Michel Bouquet n’a pas seulement été mon professeur. Nous nous sommes rencontrés, pendant une année, trois fois par semaine. J’ai bu ses paroles, écouté ses conseils rassurants quand j’étais trop ébranlée. « Tu te troubles Laurence, ne te troubles pas »
Michel ne nous dirigeait pas. Ils nous apprenait le travail acharné, la lecture acharnée, car « l’acteur est un être culturel ». Il s’adressait à chacune et à chacun en tenant compte de nos fragilités et de nos points forts. Il nous parlait, beaucoup, parfois pendant des heures, et certaines phrases résonnent encore à mes oreilles 40 ans après.

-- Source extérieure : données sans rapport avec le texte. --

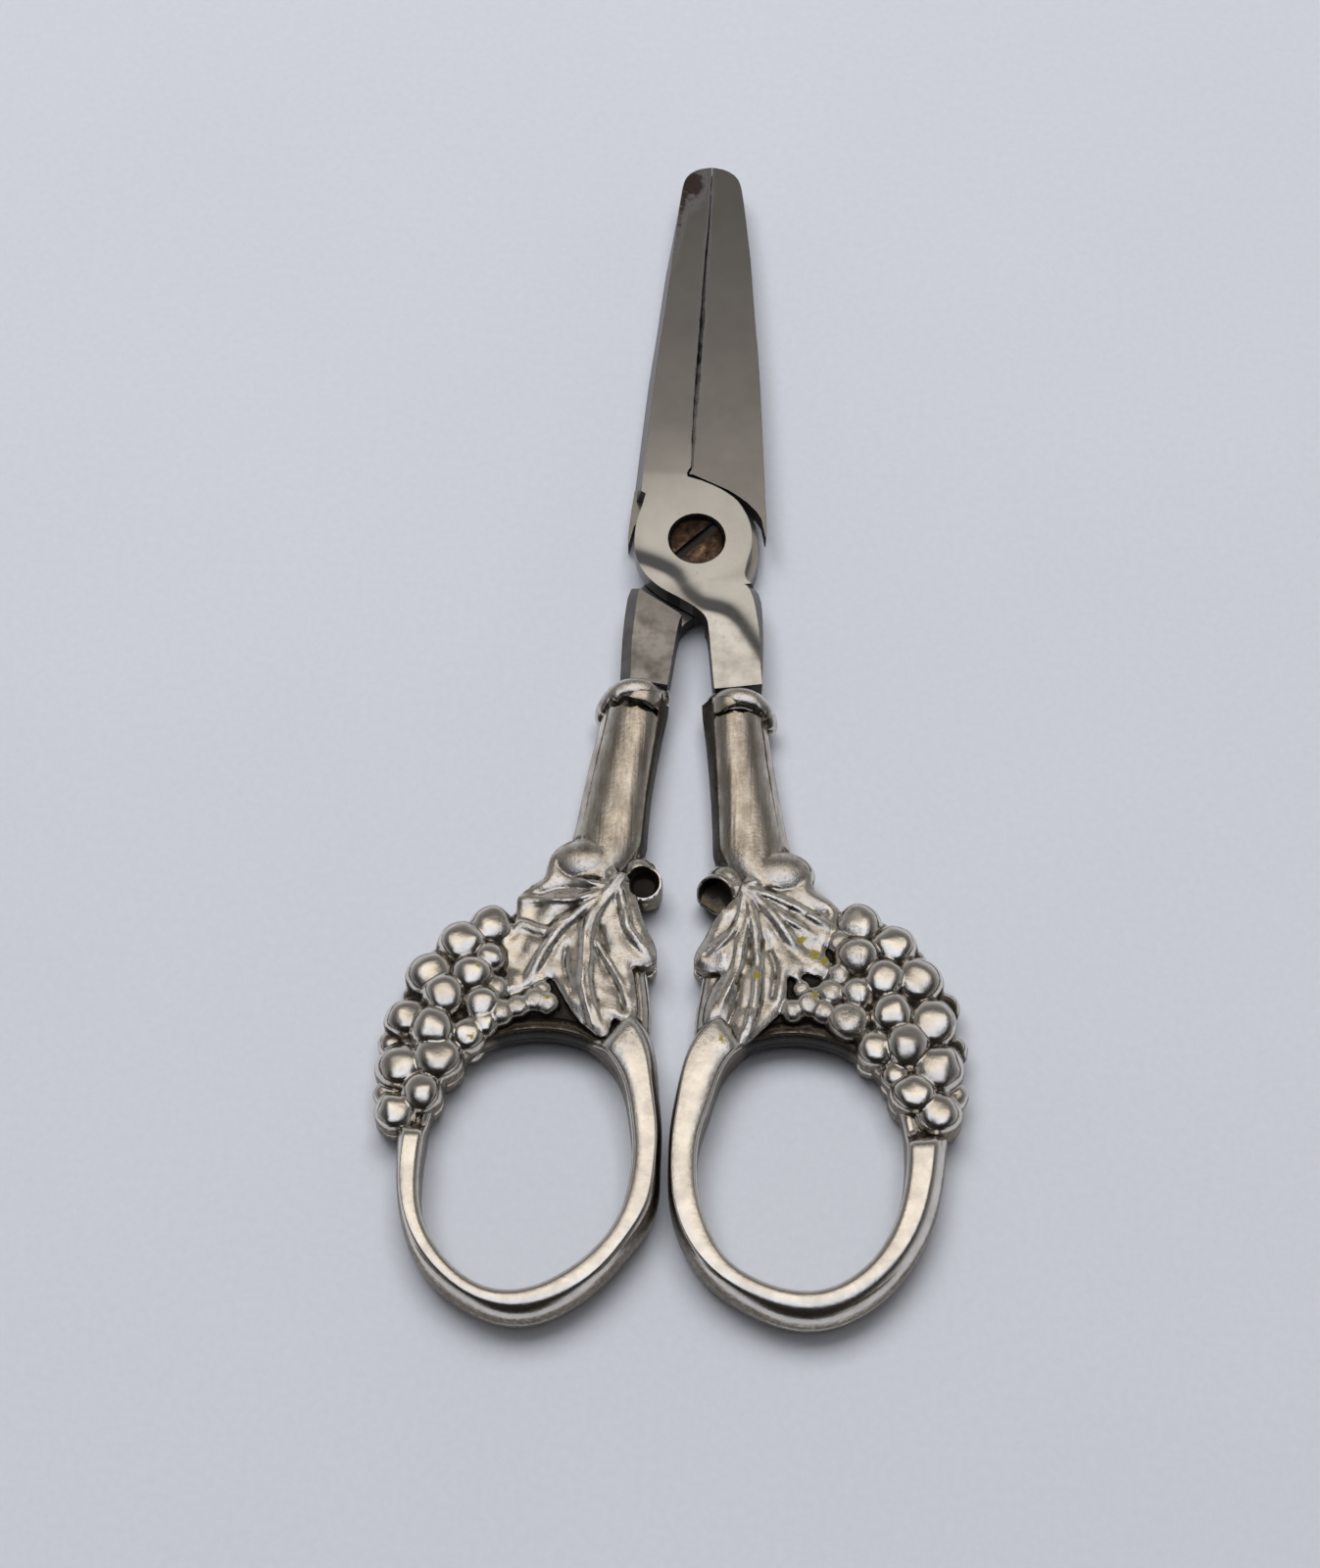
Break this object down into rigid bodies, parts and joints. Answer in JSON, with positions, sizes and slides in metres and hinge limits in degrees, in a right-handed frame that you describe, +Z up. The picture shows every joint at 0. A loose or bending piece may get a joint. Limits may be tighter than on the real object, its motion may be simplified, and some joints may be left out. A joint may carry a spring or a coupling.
{
  "type": "grape shears",
  "caption": "Pivoted scissor-type shears with stubby steel blades and cast handles ornamented with vine leaf and grapes around oval finger bows.",
  "frame": {"origin": "on the table under the middle of the closed tool's overall length and width", "axes": "+Y from the finger bows towards the blade tip, +X towards the right hand bow, +Z up through the thickness, away from the table"},
  "size_m": [0.065, 0.1548, 0.0062],
  "materials": {
    "blade_steel": "satin nickel-plated steel, worn and lightly stained",
    "screw_steel": "browned steel, worn bright on the rim",
    "silver_plate": "polished silver plate over cast metal, dark in the hollows",
    "cement": "dull setting cement, hidden inside the stems"
  },
  "bodies": {
    "back_half": {"back_blade": "blade_steel", "pivot_screw": "screw_steel", "left_collar": "silver_plate", "left_handle_front": "silver_plate", "left_handle_back": "silver_plate", "left_handle_filler": "cement"},
    "front_half": {"front_blade": "blade_steel", "right_collar": "silver_plate", "right_handle_front": "silver_plate", "right_handle_back": "silver_plate", "right_handle_filler": "cement"}
  },
  "joints": [
    {"name": "pivot", "type": "hinge", "parent": "back_half", "child": "front_half", "pos_m": [0, 0.0214, 0.0031], "axis": [0, 0, 1], "range_deg": [0, 30]}
  ]
}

« Il faut jouer les contraires » « Ce n’est pas toi qui dois être émue, c’est le public » « Il faut que tu mâches le texte, encore et encore » « Il faut jouer l’auteur avec humilité, c’est l’auteur qui compte »

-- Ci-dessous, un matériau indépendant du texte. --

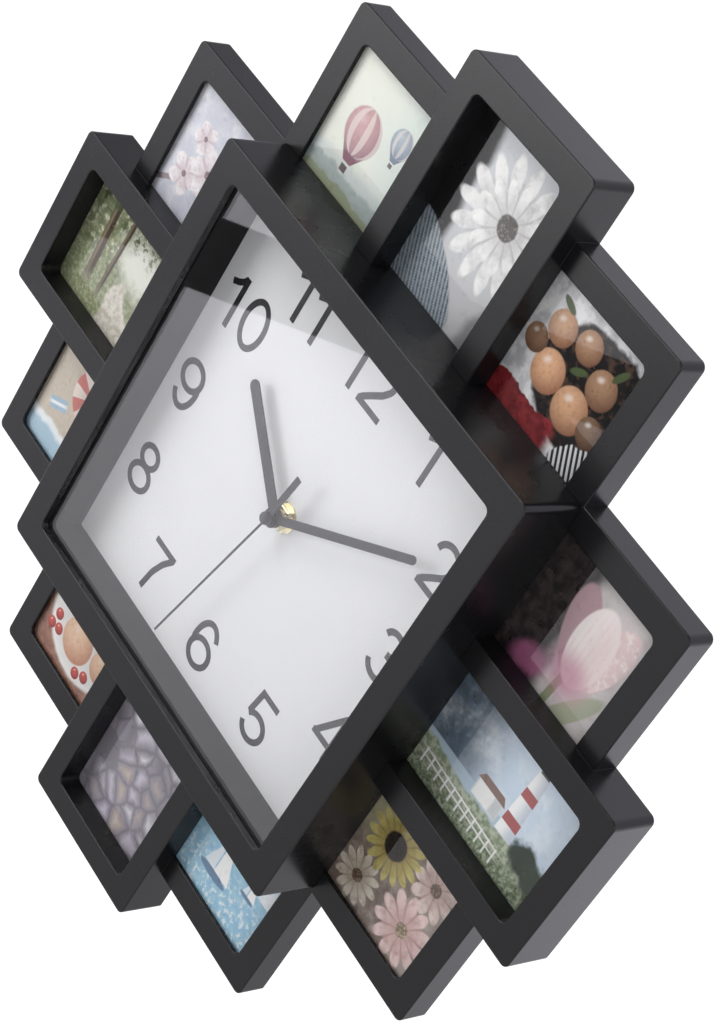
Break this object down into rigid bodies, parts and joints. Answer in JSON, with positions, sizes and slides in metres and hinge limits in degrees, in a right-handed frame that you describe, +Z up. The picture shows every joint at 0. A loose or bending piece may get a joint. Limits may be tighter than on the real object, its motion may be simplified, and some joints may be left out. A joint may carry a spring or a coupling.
{
  "type": "photo frame wall clock",
  "caption": "Square deep-framed wall clock with photo frames stepped round all sides, quartz movement, turning hands and rear clips, hung by a keyhole.",
  "frame": {"origin": "centre of the upper end of the keyhole slot, where the wall screw sits, on the wall plane y = 0", "axes": "+Z up towards twelve, -Y out of the wall towards the viewer, +X to the viewer's right (three o'clock)"},
  "size_m": [0.4168, 0.0439, 0.4168],
  "materials": {
    "frame_plastic": "satin black moulded plastic",
    "glass": "clear float glass",
    "clear_pane": "clear glossy acrylic",
    "photo_paper": "glossy photographic paper",
    "hardboard": "brown hardboard",
    "steel": "zinc-plated steel",
    "spacer_plastic": "satin dark plastic",
    "dial_white": "matt white print",
    "cover_plastic": "fine-grained black plastic",
    "movement_plastic": "black plastic",
    "brass": "bright brass",
    "rubber": "black rubber",
    "wheel_plastic": "white acetal",
    "hand_black": "satin black paint",
    "battery_wrap": "plain grey sleeve",
    "circuit_green": "green laminate",
    "copper": "enamelled copper wire"
  },
  "bodies": {
    "clock": {"backing_boards_bottom": "hardboard", "backing_boards_left": "hardboard", "backing_boards_right": "hardboard", "backing_boards_top": "hardboard", "battery": "battery_wrap", "battery_contacts": "steel", "brass_washer": "brass", "case_screws": "steel", "circuit_board": "circuit_green", "clip_rivets": "steel", "clock_frame": "frame_plastic", "clock_glass": "glass", "dial_plate": "dial_white", "glass_spacer": "spacer_plastic", "hanger_plate": "steel", "hanger_rivets": "steel", "hex_nut": "brass", "motor_coil": "copper", "movement_case": "movement_plastic", "movement_lid": "movement_plastic", "photo_frame_bottom": "frame_plastic", "photo_frame_left": "frame_plastic", "photo_frame_right": "frame_plastic", "photo_frame_top": "frame_plastic", "photo_panes_bottom": "clear_pane", "photo_panes_left": "clear_pane", "photo_panes_right": "clear_pane", "photo_panes_top": "clear_pane", "photo_prints_bottom": "photo_paper", "photo_prints_left": "photo_paper", "photo_prints_right": "photo_paper", "photo_prints_top": "photo_paper", "rear_cover": "cover_plastic", "rubber_cushion": "rubber", "stator_plate": "steel", "threaded_sleeve": "brass", "train_bridge": "movement_plastic"},
    "hour_hand": {"hour_wheel": "wheel_plastic", "hour_hand": "hand_black"},
    "minute_hand": {"minute_arbor": "wheel_plastic", "minute_hand": "hand_black"},
    "seconds_hand": {"seconds_arbor": "brass", "seconds_hand": "hand_black", "hand_cap": "hand_black"},
    "setting_knob": {"reduction_wheel": "wheel_plastic", "setting_knob": "movement_plastic"},
    "third_wheel": {"third_wheel": "wheel_plastic"},
    "centre_wheel": {"centre_wheel": "wheel_plastic"},
    "step_wheel": {"step_wheel": "wheel_plastic"},
    "rotor": {"rotor": "steel"},
    "turn_clip_top_first": {"turn_clip_top_first": "steel"},
    "turn_clip_top_second": {"turn_clip_top_second": "steel"},
    "turn_clip_right_first": {"turn_clip_right_first": "steel"},
    "turn_clip_right_second": {"turn_clip_right_second": "steel"},
    "turn_clip_bottom_first": {"turn_clip_bottom_first": "steel"},
    "turn_clip_bottom_second": {"turn_clip_bottom_second": "steel"},
    "turn_clip_left_first": {"turn_clip_left_first": "steel"},
    "turn_clip_left_second": {"turn_clip_left_second": "steel"}
  },
  "joints": [
    {"name": "minute_hand_spin", "type": "hinge", "parent": "clock", "child": "minute_hand", "pos_m": [0, -0.0276, -0.0811], "axis": [0, 1, 0], "continuous": true},
    {"name": "hour_hand_spin", "type": "hinge", "parent": "clock", "child": "hour_hand", "pos_m": [0, -0.0253, -0.0811], "axis": [0, 1, 0], "continuous": true},
    {"name": "seconds_hand_spin", "type": "hinge", "parent": "clock", "child": "seconds_hand", "pos_m": [0, -0.0297, -0.0811], "axis": [0, 1, 0], "continuous": true},
    {"name": "setting_knob_spin", "type": "hinge", "parent": "clock", "child": "setting_knob", "pos_m": [-0.00564, -0.0019, -0.07333], "axis": [0, 1, 0], "continuous": true},
    {"name": "third_wheel_spin", "type": "hinge", "parent": "clock", "child": "third_wheel", "pos_m": [-0.00719, -0.0069, -0.08316], "axis": [0, 1, 0], "continuous": true},
    {"name": "centre_wheel_spin", "type": "hinge", "parent": "clock", "child": "centre_wheel", "pos_m": [0, -0.0087, -0.0811], "axis": [0, 1, 0], "continuous": true},
    {"name": "step_wheel_spin", "type": "hinge", "parent": "clock", "child": "step_wheel", "pos_m": [0.00396, -0.0069, -0.07424], "axis": [0, 1, 0], "continuous": true},
    {"name": "rotor_spin", "type": "hinge", "parent": "clock", "child": "rotor", "pos_m": [0.00396, -0.0084, -0.06724], "axis": [0, 1, 0], "continuous": true},
    {"name": "turn_clip_top_first_swing", "type": "hinge", "parent": "clock", "child": "turn_clip_top_first", "pos_m": [-0.03525, -0.0062, 0.059], "axis": [0, 1, 0], "range_deg": [-90, 90]},
    {"name": "turn_clip_top_second_swing", "type": "hinge", "parent": "clock", "child": "turn_clip_top_second", "pos_m": [0.03525, -0.0062, 0.059], "axis": [0, 1, 0], "range_deg": [-90, 90]},
    {"name": "turn_clip_right_first_swing", "type": "hinge", "parent": "clock", "child": "turn_clip_right_first", "pos_m": [0.1401, -0.0062, -0.04585], "axis": [0, 1, 0], "range_deg": [-90, 90]},
    {"name": "turn_clip_right_second_swing", "type": "hinge", "parent": "clock", "child": "turn_clip_right_second", "pos_m": [0.1401, -0.0062, -0.11635], "axis": [0, 1, 0], "range_deg": [-90, 90]},
    {"name": "turn_clip_bottom_first_swing", "type": "hinge", "parent": "clock", "child": "turn_clip_bottom_first", "pos_m": [0.03525, -0.0062, -0.2212], "axis": [0, 1, 0], "range_deg": [-90, 90]},
    {"name": "turn_clip_bottom_second_swing", "type": "hinge", "parent": "clock", "child": "turn_clip_bottom_second", "pos_m": [-0.03525, -0.0062, -0.2212], "axis": [0, 1, 0], "range_deg": [-90, 90]},
    {"name": "turn_clip_left_first_swing", "type": "hinge", "parent": "clock", "child": "turn_clip_left_first", "pos_m": [-0.1401, -0.0062, -0.11635], "axis": [0, 1, 0], "range_deg": [-90, 90]},
    {"name": "turn_clip_left_second_swing", "type": "hinge", "parent": "clock", "child": "turn_clip_left_second", "pos_m": [-0.1401, -0.0062, -0.04585], "axis": [0, 1, 0], "range_deg": [-90, 90]}
  ],
  "couplings": [
    {"joint": "hour_hand_spin", "follows": "minute_hand_spin", "ratio": 0.083333},
    {"joint": "setting_knob_spin", "follows": "minute_hand_spin", "ratio": -0.33333},
    {"joint": "third_wheel_spin", "follows": "seconds_hand_spin", "ratio": -0.13333},
    {"joint": "centre_wheel_spin", "follows": "seconds_hand_spin", "ratio": 0.016667},
    {"joint": "step_wheel_spin", "follows": "seconds_hand_spin", "ratio": -5},
    {"joint": "rotor_spin", "follows": "seconds_hand_spin", "ratio": 30}
  ]
}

Quand j’écoute ses cours enregistrés au Conservatoire en 1986 et 1987, je suis épatée par sa drôlerie que j’avais un peu oubliée, par son humour et sa modernité de pensée. Ce n’était pas un être polissé. Il avait une sorte de classe, sans le filtre de la « bonne éducation ». Je pense qu’il prenait même un malin plaisir à employer des mots un peu crus, à provoquer.
J’ai maintenant lu ses entretiens, regardé de façon presque compulsive ses interviews, lu les pièces qu’il a jouées, vu les films auxquels il a participé. Jamais de lassitude à le côtoyer, même virtuellement. Toujours et encore de plus en plus d’admiration. Pas de celle qui met sur un piédestal. Non. De celle qui fait revivre de façon incroyablement présente, les moments privilégiés que j’ai eu la chance de vivre avec lui, et avec mes camarades de la promo 1985. Celle empreinte d’une immense affection.
Aujourd’hui, ce n’est pas un au revoir, ni même un adieu, car Michel est, et sera toujours, mon maître de théâtre, et je l’en remercie de tout mon cœur.
Laurence Masliah
Bonjour Laurence, soeur de la promotion 1985 ! et soeur de la « classe Bouquet »…
Cela fait du bien, tous ces souvenirs ! Grand merci à toi !
Je me souviens aussi que souvent je ne comprenais pas ce que Michel me disait. Eh oui nous l’appelions Michel… un vrai privilège, quand on y pense…
Parce qu’il s’adressait à une part de nous que lui seul voyait, celui ou celle que nous allions devenir !
Je n’oublierai jamais ce que je surprenais de lui quand je le regardais assister au travail des élèves sur scène : son expression quelquefois tourmentée, quelquefois émerveillée, toujours intense.
Je transmets aussi à mon tour, et la trace du Maître est indélébile, tatouée à l’âme.
Être fou de théâtre et de l’art du Jeu à ce point, cela passera tous les obstacles du Temps.
Ma mère l’admirait tant depuis toujours que j’ai voulu entrer au « Conss… » pour travailler avec lui. Il me terrifiait jusqu’à ce que, mes jambes se dérobant, j’ose l’aborder dans la rue et me trouve devant cet homme si touchant, dépassant sa profonde timidité grâce à la passion qui l’animait.
Avoir reçu de lui ce qu’il donnait avec tant de ferveur, et de rage quelquefois, fait partie de ce que j’ai thésaurisé de plus précieux. D’autant que j’ai toujours eu conscience de la chance que j’avais, que nous avions… Quelle délectation !
Encore merci Laurence pour la justesse de tes évocations.